### What the exercise asks
Please copy the lines below exactly, from the first one through the line showing "import Module from 'manifold-3d';".

### Collected material
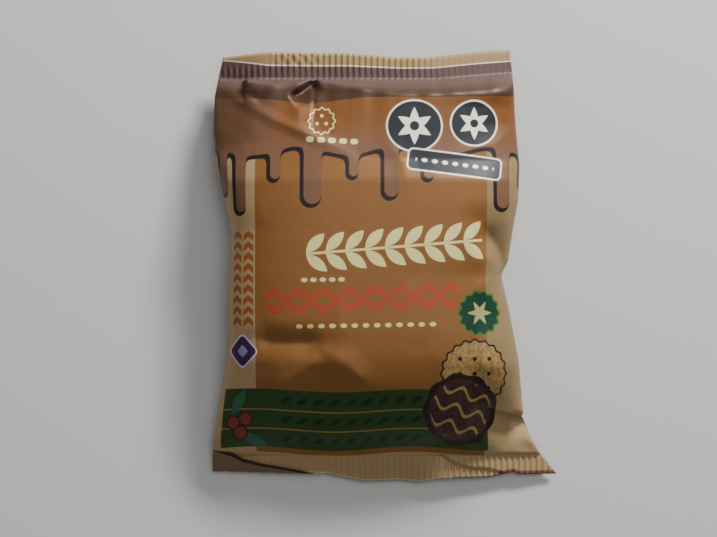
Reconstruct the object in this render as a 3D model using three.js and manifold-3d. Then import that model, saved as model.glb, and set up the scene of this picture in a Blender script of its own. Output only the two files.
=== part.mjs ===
// A shut flow-wrap pack with one round filled biscuit inside, lying face up.
// Millimetres, +Z up: X runs across the pack, Y along it towards the top seal,
// and Z = 0 is the surface that it lies on.
//
// The pack is one closed shell. Rings of film run round it, from the crimped
// seal at the bottom, over the biscuit, to the crimped seal at the top.

import * as THREE from 'three';
import * as BufferGeometryUtils from 'three/addons/utils/BufferGeometryUtils.js';
import Module from 'manifold-3d';

// Driving dimensions
const BISCUIT_HEIGHT = 23;      // the biscuit holds the front film up this far
const FILM_SLACK = 1;           // height of the loose film above the biscuit
const CREST = BISCUIT_HEIGHT + FILM_SLACK;
const REST_DEPTH = 1.6;         // how far the round belly is pressed flat by the table
const BELLY_LENGTH = 62;        // of the flat part that it rests on
const CRIMP_PITCH = 1.6;        // from ridge to ridge of the seals
const CRIMP_RISE = 0.3;         // half the height of a ridge
const SEAL_THICKNESS = 0.8;
const TOP_SEAL_Y = 53.4;        // where the top seal starts
const BOTTOM_SEAL_Y = -53.2;    // where the bottom seal starts
const SEAL_WIDTH = 98;          // the flat width of the film tube
const ROW_STEP = 3.0;           // length of a row of facets on the body
const FRONT_COLUMNS = 44;
const BACK_COLUMNS = 24;
const SEAL_COLUMNS = 2 * Math.round(SEAL_WIDTH / CRIMP_PITCH);
const FIN_WIDTH = 11;           // the long seal of the back, folded flat against it
const FIN_ROOT_X = -8;
const FIN_THICKNESS = 0.6;
const FIN_LINE_DEPTH = 0.3;     // the line of the fin's free edge under the flat belly
const FIN_LINE_WIDTH = 0.6;
const FLAP_LIFT = 1.3;          // height of the folded corner at its free edge

// Outline seen from above: x at a given y for the sides, y at a given x for the ends
const LEFT_SIDE = [
  [-58.3, -49], [-50.9, -49], [-49, -48.4], [-41.9, -47.3], [-33.4, -45.6], [-20.4, -44.1],
  [-9.6, -44.3], [1.7, -43.6], [10.2, -43.3], [18.7, -45.1], [28.6, -47.5], [38.5, -48.4],
  [48.4, -48.1], [53.2, -47.3], [59.4, -45.8],
];
const RIGHT_SIDE = [
  [-59.1, 49], [-53.8, 44.7], [-49, 42.1], [-43.6, 39.8], [-43, 38.8], [-42.4, 40],
  [-37.6, 39.5], [-26.9, 38.4], [-11.6, 35.4], [-4, 33.6], [-2.5, 33.4], [1.4, 35.4],
  [9.9, 36.6], [18.7, 38.2], [28.6, 38.6], [39.9, 37.6], [55.5, 36.9], [61.8, 36.1],
];
const BOTTOM_END = [
  [-49, -58.3], [-24, -59.3], [-9, -60.3], [-5, -61.8], [4.5, -61.4], [15.8, -60.6],
  [33, -60], [37, -58.9], [40, -59.7], [49, -59.1],
];
const TOP_END = [
  [-46, 59.4], [-33, 60.8], [-11, 60.6], [4.5, 59.3], [13, 59.4], [27, 61.1], [36.2, 61.8],
];

// Side view: height at a given y of the front film, the side folds and the back film
const FRONT_HEIGHT = [
  [-53.2, 6.4], [-45, 12.6], [-36, 19], [-27, CREST - 1.2], [-18, CREST - 0.2], [0, CREST],
  [20, CREST], [30, CREST - 1], [38, 18.6], [46, 12.6], [50, 10.2], [53.4, 8.6],
];
const SIDE_HEIGHT = [
  [-53.2, 4.4], [-40, 7.6], [-20, 10], [0, 10.5], [25, 10.5], [42, 8.6], [53.4, 7.4],
];
const BACK_HEIGHT = [
  [-53.2, 3.6], [-46, 1.6], [-38, 0.1], [-28, -REST_DEPTH], [28, -REST_DEPTH], [38, 0.4],
  [46, 3], [53.4, 6.6],
];
// How square the section is: 2 is an ellipse, and more is boxier
const SQUARENESS = [[-53.2, 2.2], [-38, 2.1], [-20, 2.7], [18, 2.9], [36, 2.2], [53.4, 2.4]];
// Height of the middle of each seal across the pack
const BOTTOM_SEAL_HEIGHT = [[-49, 2.4], [-30, 4.2], [-8, 5], [15, 4.6], [30, 3.6], [49, 1.8]];
const TOP_SEAL_HEIGHT = [[-47, 5.4], [-36, 7.4], [-20, 7], [-8, 8], [15, 7.4], [37, 5.6]];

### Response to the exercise
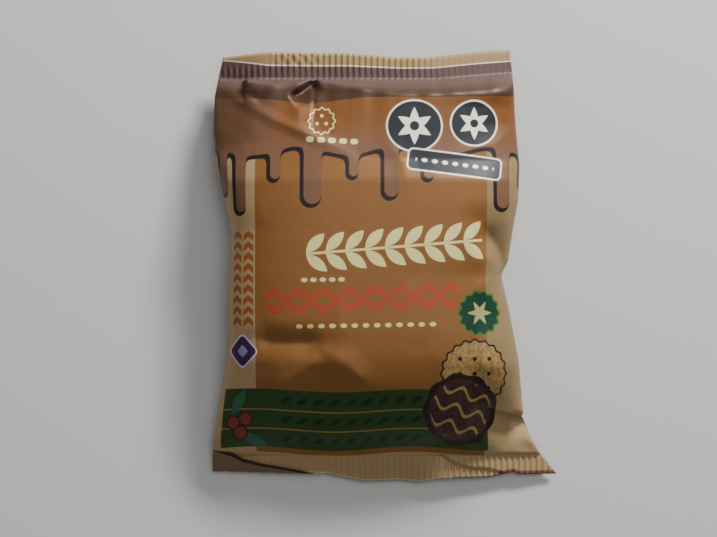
Reconstruct the object in this render as a 3D model using three.js and manifold-3d. Then import that model, saved as model.glb, and set up the scene of this picture in a Blender script of its own. Output only the two files.
=== part.mjs ===
// A shut flow-wrap pack with one round filled biscuit inside, lying face up.
// Millimetres, +Z up: X runs across the pack, Y along it towards the top seal,
// and Z = 0 is the surface that it lies on.
//
// The pack is one closed shell. Rings of film run round it, from the crimped
// seal at the bottom, over the biscuit, to the crimped seal at the top.

import * as THREE from 'three';
import * as BufferGeometryUtils from 'three/addons/utils/BufferGeometryUtils.js';
import Module from 'manifold-3d';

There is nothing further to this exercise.